**THE EXERCISE**
Would you quote the material below from its first line through the line containing "grid of points.", exactly and with both ends included?

**DATA FOR THIS EXERCISE**
☆ ☆ ☆ ☆ ☆ ☆ ☆
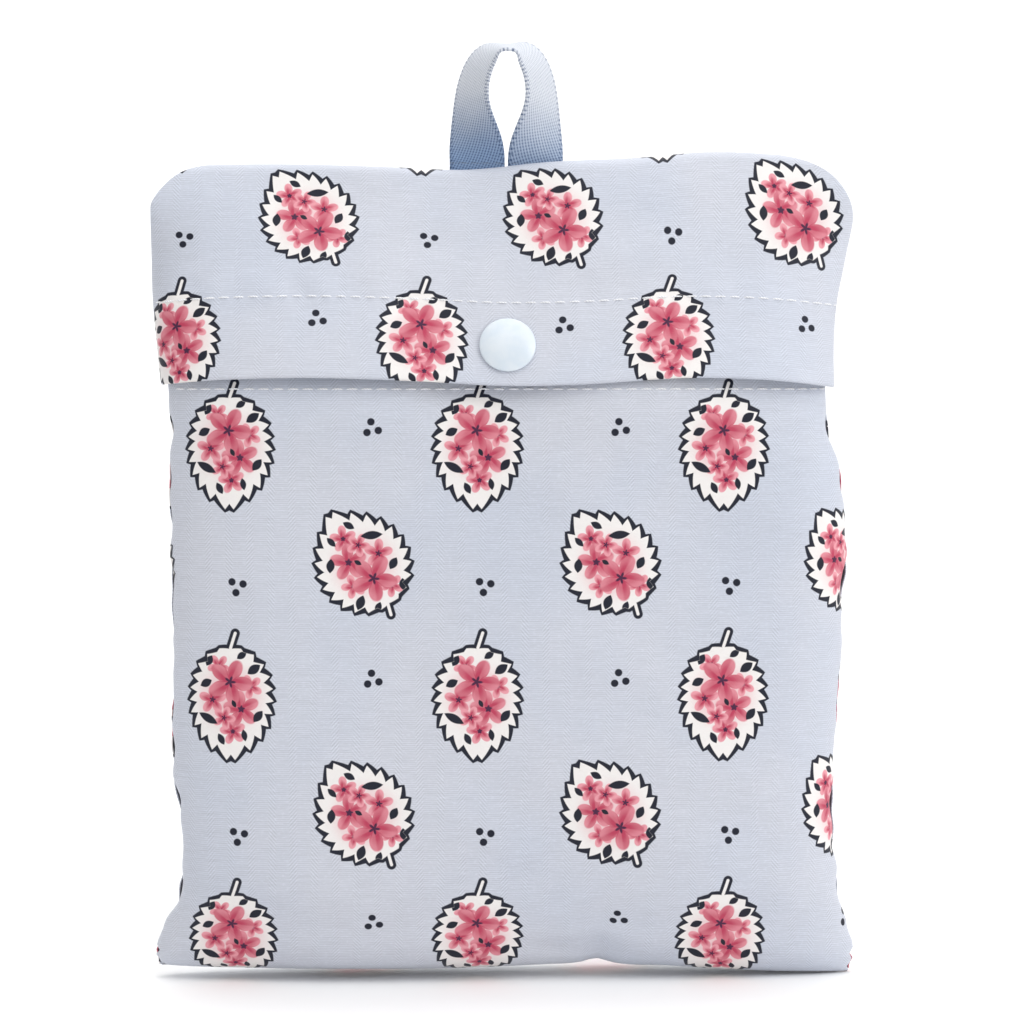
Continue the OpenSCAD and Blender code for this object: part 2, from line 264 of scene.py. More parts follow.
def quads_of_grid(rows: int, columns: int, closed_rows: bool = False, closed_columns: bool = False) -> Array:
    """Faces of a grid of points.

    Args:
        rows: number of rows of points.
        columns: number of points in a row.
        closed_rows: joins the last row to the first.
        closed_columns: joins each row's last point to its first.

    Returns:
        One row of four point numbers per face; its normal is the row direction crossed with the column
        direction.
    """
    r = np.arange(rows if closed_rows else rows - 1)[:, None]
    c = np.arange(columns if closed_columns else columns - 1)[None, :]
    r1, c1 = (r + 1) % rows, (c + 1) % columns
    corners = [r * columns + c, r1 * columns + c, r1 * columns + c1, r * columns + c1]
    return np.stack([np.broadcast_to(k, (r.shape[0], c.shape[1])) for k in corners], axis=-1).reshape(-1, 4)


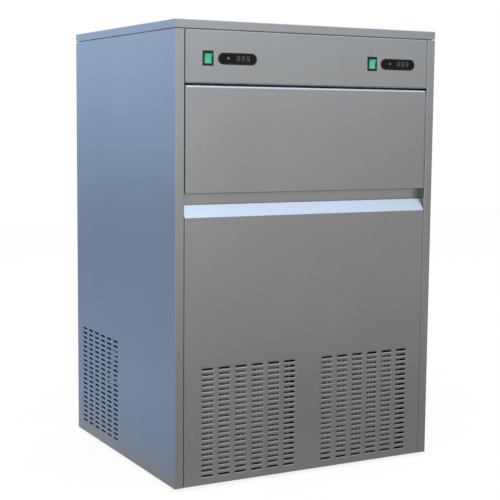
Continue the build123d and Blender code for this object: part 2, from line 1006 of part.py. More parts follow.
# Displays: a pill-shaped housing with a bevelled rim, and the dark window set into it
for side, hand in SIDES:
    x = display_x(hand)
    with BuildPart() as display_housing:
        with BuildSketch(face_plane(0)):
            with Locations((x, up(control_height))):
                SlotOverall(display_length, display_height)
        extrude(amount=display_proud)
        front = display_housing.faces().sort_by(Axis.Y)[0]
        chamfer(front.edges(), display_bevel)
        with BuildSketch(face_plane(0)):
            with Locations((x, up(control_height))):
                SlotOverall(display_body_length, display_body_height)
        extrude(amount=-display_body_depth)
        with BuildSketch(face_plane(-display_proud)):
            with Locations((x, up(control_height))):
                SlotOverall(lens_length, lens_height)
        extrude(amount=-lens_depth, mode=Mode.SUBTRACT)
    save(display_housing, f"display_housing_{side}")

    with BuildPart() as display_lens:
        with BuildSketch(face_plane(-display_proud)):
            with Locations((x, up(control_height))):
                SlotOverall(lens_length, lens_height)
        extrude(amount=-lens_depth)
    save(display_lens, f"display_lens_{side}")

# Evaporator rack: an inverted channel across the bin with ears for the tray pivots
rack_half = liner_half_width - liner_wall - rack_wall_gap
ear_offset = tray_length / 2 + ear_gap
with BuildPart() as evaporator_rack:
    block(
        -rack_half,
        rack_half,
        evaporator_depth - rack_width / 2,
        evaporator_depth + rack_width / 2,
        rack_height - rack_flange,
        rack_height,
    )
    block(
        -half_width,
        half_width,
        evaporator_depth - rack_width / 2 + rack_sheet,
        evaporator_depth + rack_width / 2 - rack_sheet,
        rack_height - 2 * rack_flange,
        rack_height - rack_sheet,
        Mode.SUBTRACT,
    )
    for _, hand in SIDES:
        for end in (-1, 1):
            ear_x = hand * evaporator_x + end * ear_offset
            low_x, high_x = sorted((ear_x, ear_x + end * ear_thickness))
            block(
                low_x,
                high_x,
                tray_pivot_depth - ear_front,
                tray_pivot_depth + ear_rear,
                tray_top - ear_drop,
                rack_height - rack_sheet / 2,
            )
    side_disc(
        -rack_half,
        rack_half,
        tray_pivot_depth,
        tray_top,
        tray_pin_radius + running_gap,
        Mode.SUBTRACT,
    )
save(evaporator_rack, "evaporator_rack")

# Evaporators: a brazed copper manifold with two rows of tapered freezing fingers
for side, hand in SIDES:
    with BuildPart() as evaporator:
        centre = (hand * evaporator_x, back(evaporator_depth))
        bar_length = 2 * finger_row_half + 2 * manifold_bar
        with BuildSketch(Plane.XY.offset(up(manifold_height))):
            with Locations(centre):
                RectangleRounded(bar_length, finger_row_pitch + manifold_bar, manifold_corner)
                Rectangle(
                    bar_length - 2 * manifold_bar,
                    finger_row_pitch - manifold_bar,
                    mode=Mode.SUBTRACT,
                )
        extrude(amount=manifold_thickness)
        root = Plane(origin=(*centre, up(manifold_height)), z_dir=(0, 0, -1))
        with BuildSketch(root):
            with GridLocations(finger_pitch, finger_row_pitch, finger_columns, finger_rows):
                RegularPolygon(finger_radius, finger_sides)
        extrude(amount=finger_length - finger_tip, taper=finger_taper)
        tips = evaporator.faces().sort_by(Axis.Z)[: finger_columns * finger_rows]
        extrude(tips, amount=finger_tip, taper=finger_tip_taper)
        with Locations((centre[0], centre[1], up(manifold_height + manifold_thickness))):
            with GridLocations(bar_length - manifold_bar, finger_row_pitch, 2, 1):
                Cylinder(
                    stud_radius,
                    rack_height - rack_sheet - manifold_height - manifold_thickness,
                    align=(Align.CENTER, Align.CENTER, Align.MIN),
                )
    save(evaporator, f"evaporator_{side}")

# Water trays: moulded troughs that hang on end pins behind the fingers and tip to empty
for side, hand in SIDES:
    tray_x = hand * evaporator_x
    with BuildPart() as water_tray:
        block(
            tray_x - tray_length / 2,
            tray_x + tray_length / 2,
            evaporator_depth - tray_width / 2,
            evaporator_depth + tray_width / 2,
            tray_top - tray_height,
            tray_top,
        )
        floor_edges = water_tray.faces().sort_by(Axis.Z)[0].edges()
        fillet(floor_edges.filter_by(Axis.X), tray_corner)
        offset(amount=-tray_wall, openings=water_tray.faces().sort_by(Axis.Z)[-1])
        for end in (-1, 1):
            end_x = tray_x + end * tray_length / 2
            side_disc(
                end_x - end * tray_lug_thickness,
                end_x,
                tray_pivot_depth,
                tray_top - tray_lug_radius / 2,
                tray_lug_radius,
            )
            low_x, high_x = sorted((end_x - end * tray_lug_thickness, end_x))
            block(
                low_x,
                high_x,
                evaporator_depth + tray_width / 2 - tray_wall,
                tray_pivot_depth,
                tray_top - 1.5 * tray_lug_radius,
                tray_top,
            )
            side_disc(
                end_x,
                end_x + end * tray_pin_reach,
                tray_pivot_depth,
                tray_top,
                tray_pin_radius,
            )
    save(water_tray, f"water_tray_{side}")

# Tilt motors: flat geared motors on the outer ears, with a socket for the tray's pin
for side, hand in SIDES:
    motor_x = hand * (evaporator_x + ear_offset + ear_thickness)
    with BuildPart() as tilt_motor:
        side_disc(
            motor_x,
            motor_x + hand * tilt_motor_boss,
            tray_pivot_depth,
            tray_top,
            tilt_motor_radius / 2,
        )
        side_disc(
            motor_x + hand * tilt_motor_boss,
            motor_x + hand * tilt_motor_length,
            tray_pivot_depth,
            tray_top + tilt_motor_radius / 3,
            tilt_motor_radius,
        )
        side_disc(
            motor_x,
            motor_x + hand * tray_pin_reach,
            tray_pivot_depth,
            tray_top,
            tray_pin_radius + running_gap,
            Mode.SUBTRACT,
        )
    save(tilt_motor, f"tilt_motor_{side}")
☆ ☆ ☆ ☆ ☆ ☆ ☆
**EXPECTED ANSWER**
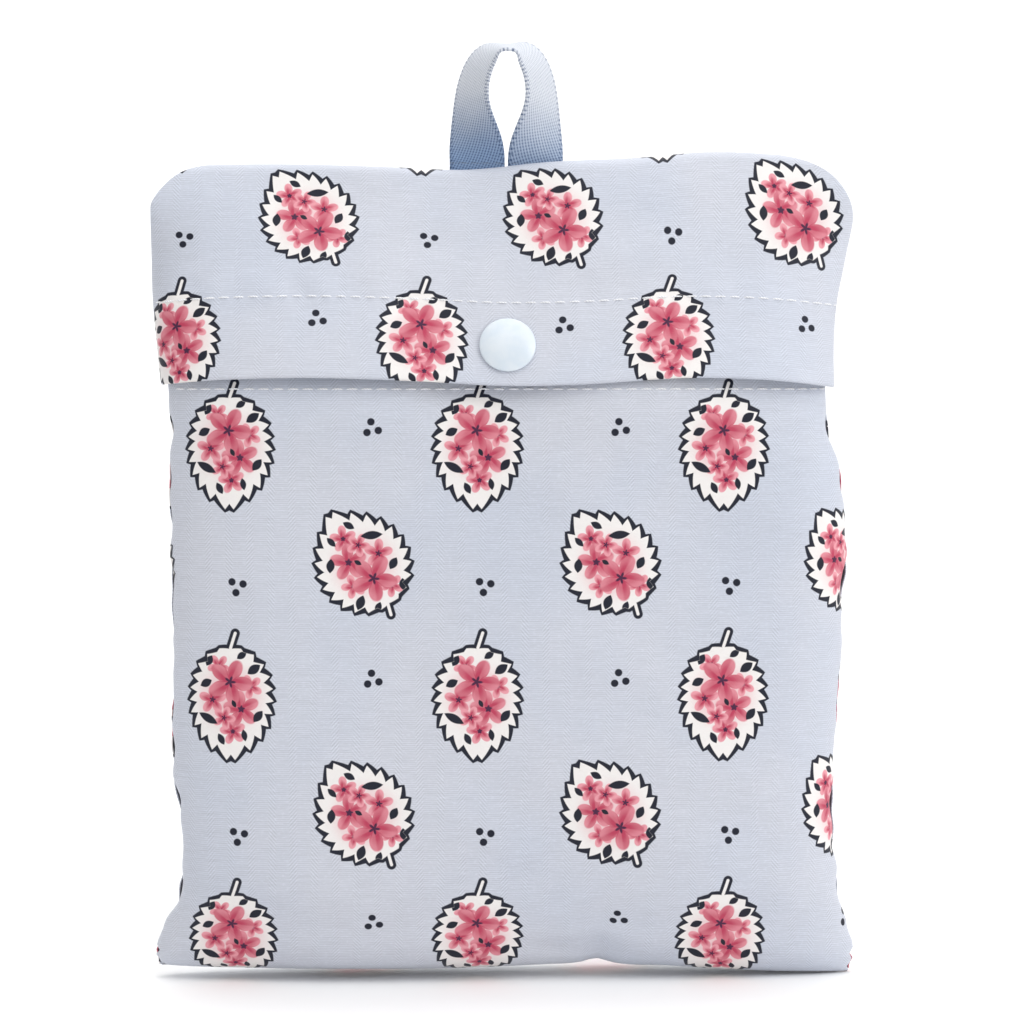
Continue the OpenSCAD and Blender code for this object: part 2, from line 264 of scene.py. More parts follow.
def quads_of_grid(rows: int, columns: int, closed_rows: bool = False, closed_columns: bool = False) -> Array:
    """Faces of a grid of points.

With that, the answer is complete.